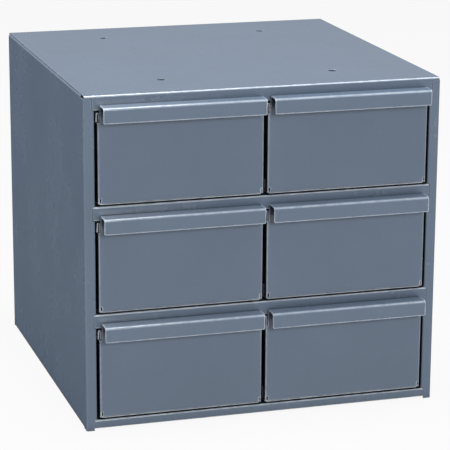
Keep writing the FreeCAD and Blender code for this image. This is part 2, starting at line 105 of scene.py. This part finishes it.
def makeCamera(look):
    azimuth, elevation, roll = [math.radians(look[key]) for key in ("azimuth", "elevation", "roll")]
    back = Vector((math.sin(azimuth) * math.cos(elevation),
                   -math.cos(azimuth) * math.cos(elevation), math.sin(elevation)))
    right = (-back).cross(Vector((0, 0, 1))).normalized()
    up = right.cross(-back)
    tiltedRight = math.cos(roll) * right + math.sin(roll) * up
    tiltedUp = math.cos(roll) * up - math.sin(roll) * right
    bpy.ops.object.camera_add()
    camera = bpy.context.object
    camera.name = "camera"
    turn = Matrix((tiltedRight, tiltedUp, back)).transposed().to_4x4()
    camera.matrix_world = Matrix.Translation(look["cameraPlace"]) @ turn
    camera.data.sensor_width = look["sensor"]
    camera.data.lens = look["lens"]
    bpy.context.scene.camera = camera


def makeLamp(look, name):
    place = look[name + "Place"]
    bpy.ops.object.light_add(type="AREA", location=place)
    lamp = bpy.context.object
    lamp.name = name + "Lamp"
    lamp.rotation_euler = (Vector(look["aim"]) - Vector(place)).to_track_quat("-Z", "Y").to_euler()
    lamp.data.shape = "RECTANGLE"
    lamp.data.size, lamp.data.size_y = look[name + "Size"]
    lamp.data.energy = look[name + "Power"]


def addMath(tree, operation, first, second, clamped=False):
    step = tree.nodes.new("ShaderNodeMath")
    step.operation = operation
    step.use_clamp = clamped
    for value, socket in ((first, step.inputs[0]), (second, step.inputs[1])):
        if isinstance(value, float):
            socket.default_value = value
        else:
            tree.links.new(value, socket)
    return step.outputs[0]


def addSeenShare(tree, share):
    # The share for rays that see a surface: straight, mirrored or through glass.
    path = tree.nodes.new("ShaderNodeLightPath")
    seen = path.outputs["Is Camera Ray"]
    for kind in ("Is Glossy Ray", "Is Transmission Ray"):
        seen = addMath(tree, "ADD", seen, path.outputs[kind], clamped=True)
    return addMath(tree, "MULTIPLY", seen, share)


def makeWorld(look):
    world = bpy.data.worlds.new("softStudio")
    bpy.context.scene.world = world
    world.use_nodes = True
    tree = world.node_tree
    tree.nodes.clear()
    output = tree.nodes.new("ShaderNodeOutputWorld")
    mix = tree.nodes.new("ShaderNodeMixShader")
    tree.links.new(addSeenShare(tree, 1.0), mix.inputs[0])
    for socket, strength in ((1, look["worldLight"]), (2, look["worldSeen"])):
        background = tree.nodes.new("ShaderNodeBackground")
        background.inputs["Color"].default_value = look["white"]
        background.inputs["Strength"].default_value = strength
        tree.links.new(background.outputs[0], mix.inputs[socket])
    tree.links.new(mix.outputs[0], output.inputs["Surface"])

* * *

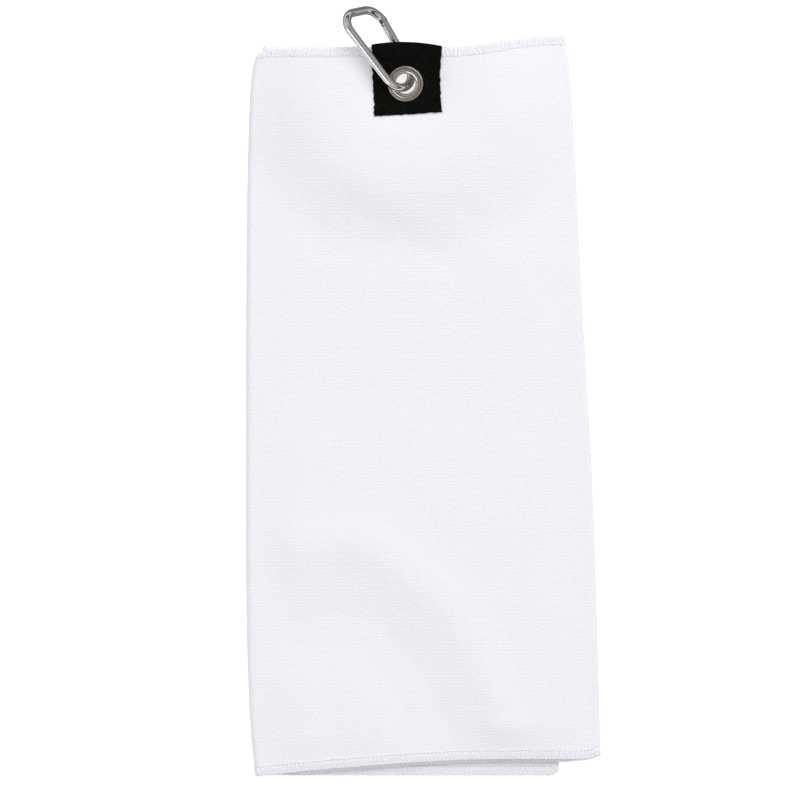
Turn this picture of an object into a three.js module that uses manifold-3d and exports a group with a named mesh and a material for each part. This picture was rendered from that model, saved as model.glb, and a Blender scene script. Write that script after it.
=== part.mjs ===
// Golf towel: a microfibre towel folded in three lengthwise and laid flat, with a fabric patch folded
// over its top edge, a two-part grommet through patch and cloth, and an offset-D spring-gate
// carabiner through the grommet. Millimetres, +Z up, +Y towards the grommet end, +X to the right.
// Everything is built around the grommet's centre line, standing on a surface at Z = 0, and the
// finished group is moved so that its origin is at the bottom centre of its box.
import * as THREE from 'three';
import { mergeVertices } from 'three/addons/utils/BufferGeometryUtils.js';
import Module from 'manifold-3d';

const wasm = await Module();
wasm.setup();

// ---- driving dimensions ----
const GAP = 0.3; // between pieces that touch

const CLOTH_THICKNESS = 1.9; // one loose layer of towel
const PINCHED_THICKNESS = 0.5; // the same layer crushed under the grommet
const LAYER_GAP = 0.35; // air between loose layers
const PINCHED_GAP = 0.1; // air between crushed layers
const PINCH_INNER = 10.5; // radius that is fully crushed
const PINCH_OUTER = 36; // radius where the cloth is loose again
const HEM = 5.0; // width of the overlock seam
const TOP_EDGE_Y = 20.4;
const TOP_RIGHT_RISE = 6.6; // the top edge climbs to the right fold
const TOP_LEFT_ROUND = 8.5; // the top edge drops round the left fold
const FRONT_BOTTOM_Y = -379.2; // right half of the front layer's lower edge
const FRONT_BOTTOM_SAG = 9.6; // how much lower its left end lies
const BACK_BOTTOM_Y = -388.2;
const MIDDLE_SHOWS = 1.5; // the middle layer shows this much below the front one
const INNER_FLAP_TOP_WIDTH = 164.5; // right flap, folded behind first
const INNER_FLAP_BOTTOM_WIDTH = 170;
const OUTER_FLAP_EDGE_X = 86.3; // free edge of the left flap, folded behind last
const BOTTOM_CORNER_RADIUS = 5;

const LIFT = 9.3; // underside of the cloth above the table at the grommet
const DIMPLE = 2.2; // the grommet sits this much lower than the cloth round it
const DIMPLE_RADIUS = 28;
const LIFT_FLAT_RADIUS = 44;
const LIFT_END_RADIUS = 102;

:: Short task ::
Copy out each line of the data where the string "group" appears.

:: Solution for this task ::
Turn this picture of an object into a three.js module that uses manifold-3d and exports a group with a named mesh and a material for each part. This picture was rendered from that model, saved as model.glb, and a Blender scene script. Write that script after it.
// finished group is moved so that its origin is at the bottom centre of its box.